Dr. Mahesh Narayan
Department of Chemistry
The work in Dr. Narayan’s laboratory focuses on mitigating oxidative stress induced by neurotoxins such as rotenone, 6-hydroxydopamine (6-OHDA) and 1-methyl-4-phenyl-1,2,3,6-tetrahydropyridine (MPTP). These neurotoxins are responsible for the generation of reactive oxygen species-related oxidative damage to protein disulfide isomerase (PDI), the chief oxidoreductase chaperone in the endoplasmic reticulum responsible for preventing neurotoxicity and accumulation of misfolded cellular debris. Reactive oxygen species (ROS) insult has been convincingly implicated in a host of pathological and behavioral changes in both neuronal (cellular) and animal models, eventually resulting in compromised or increased morbidity and mortality. Particularly, ROS-mediated accumulation of alpha-synuclein (molecular hallmark for Parkinson disease) is known to affect synaptic plasticity in the dentate gyrus and conversely, corrective transformation of ROS attenuates the deleterious role of superoxide in modulating synaptic plasticity, learning and memory.
Research Questions
- Can select carbon quantum dots (CQDs) protect PDI from becoming S-nitrosylated under nitrosative attack.
- Can select CQDs serve as prophylactics and therapeutics against loss of neuronal function and associated behavioral plasticity?
Significance of the work
Our long-term goal is to bring to clinical trials therapeutics that address neurodegeneration not only for rescuing behavioral plasticity, but also prevention of related neuropathies. It is our vision that someday potent ethnopharma-based neurodegeneration preventatives can be incorporated into processed foods and “vaccinate” populations from early childhood. The benefits of our approach are: 1) The research thrust is both preventative and therapeutic and can be used to target populations over a wide age, gender and ethnic spectrum (2) CQDs have gained attention owing to their high aqueous solubility, non-toxicity, biocompatibility, bioimaging and resistance to photobleaching (3) surface-functionalized CQDs lacks adverse side-effects associated with chemotherapeutics.
Methods to be learned
Dr. Narayan’s laboratory uses analytical and biochemical methods in their approach. Students will develop and characterize select CQDs as potent NOx scavengers, use molecular recognition and then target validation using in vitro assays.

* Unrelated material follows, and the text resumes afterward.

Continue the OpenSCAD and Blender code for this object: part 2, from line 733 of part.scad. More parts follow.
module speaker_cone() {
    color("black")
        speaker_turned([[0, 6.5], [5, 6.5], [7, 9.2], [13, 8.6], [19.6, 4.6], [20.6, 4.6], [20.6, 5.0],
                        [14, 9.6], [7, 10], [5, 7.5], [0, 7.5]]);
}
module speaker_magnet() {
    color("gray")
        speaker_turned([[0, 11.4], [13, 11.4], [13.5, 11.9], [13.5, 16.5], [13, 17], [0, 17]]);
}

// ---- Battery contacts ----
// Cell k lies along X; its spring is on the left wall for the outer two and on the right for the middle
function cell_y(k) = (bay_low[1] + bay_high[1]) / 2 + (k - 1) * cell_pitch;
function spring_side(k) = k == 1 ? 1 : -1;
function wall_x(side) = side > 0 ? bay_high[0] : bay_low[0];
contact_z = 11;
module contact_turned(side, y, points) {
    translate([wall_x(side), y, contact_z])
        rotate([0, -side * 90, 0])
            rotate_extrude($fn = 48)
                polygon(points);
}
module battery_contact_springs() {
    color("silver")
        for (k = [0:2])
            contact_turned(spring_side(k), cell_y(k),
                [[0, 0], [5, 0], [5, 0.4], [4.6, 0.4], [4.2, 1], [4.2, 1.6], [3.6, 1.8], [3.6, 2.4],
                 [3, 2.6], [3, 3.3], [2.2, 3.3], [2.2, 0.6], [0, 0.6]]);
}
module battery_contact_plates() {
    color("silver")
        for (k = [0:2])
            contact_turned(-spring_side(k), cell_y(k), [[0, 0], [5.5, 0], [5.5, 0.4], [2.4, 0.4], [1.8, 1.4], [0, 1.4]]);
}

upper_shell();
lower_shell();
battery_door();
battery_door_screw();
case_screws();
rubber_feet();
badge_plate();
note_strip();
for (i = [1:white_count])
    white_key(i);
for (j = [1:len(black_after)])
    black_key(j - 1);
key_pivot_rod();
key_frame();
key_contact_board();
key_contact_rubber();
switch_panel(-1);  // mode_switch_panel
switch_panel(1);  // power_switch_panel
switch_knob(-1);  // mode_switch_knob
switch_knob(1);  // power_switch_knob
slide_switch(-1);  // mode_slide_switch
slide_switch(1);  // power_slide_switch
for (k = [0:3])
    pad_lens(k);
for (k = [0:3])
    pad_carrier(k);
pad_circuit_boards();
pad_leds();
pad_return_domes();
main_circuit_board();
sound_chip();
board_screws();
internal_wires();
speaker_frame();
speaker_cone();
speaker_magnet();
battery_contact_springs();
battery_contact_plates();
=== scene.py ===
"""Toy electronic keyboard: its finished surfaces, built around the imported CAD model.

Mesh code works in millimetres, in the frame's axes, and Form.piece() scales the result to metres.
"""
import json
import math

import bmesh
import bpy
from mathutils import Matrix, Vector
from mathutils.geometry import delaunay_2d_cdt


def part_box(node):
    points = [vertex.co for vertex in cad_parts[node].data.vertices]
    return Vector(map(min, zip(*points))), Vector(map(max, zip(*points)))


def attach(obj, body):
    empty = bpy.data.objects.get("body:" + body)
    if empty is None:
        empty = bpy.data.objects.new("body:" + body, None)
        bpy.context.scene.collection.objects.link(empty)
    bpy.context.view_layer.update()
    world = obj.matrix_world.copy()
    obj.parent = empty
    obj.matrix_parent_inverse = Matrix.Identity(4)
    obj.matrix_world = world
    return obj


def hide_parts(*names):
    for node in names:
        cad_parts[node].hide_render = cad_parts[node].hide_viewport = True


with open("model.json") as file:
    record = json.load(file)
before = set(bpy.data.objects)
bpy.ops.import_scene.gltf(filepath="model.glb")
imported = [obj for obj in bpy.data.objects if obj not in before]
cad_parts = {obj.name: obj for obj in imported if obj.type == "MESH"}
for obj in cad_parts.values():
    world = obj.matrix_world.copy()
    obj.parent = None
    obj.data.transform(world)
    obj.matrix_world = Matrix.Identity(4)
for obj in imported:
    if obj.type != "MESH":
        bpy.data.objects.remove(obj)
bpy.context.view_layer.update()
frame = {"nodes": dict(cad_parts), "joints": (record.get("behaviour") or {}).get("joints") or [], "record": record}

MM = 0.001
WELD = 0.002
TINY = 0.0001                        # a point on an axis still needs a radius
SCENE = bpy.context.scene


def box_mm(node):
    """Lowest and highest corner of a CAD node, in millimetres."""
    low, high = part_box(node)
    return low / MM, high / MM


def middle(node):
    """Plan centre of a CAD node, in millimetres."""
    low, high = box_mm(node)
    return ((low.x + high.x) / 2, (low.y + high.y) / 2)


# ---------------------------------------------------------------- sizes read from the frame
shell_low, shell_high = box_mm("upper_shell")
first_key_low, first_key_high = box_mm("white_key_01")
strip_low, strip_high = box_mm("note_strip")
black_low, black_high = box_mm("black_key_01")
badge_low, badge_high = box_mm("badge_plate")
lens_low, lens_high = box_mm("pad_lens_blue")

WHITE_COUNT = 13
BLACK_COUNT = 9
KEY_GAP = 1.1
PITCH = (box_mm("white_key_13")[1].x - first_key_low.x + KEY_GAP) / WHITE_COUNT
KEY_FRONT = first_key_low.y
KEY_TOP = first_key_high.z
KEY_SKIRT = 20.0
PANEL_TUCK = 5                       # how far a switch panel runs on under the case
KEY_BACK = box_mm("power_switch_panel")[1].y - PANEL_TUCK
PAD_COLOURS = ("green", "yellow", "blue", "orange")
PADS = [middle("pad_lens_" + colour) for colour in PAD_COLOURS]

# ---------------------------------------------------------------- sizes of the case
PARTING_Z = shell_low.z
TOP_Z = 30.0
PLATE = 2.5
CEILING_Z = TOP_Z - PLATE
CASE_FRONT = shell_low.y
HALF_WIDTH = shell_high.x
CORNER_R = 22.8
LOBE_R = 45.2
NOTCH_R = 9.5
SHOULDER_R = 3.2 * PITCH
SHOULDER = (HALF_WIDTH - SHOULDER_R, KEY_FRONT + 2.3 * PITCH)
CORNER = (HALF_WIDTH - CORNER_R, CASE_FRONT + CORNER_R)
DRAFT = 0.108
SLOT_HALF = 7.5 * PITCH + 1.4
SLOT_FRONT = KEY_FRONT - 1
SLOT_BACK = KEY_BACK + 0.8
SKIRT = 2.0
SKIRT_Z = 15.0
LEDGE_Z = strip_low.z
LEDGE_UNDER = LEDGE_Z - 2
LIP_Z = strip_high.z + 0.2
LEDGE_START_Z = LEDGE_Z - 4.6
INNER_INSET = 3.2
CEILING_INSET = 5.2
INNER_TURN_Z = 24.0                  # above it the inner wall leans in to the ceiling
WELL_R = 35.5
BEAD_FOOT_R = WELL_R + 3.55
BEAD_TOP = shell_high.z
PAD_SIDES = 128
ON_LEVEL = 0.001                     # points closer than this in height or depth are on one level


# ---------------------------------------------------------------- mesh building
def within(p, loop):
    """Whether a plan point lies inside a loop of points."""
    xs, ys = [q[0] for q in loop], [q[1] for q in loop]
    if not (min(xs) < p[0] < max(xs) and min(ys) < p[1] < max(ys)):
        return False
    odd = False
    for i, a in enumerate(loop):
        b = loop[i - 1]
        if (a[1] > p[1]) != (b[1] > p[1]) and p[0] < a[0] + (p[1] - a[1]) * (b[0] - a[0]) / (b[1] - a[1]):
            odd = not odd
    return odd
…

Participants will initiate work to establish the ROS-scavenging (prophylactic approach) and fibril dissolving (therapeutic approach) ability of select surface-functionalized CQDs. The anti-ROS activity will be determined using model NOx generators routinely employed by Dr. Narayan’s Laboratory. Further, fibril dissolving ability will be determined using ThT assay and other analytical methods such Transmission Electron Microscopy (TEM) and Atomic Force Microscopy (AFM). Moreover, mass spectrometric analysis will aid in determining the identity of the radical-scavenged products, if any. Successful radical scavengers and anti-fibrillizing agents will then be introduced into a human derived neuroblastoma cell line (SH-SY5Y), prior to oxidative insult of the cells using different neurotoxins such as rotenone, 6-OHDA and MPTP. Neuronal integrity against debris accumulation, a key biomarker for eventual compromised neuronal plasticity, will be monitored using green fluorescent protein tagged synphilin-1 through fluorescence microscopy.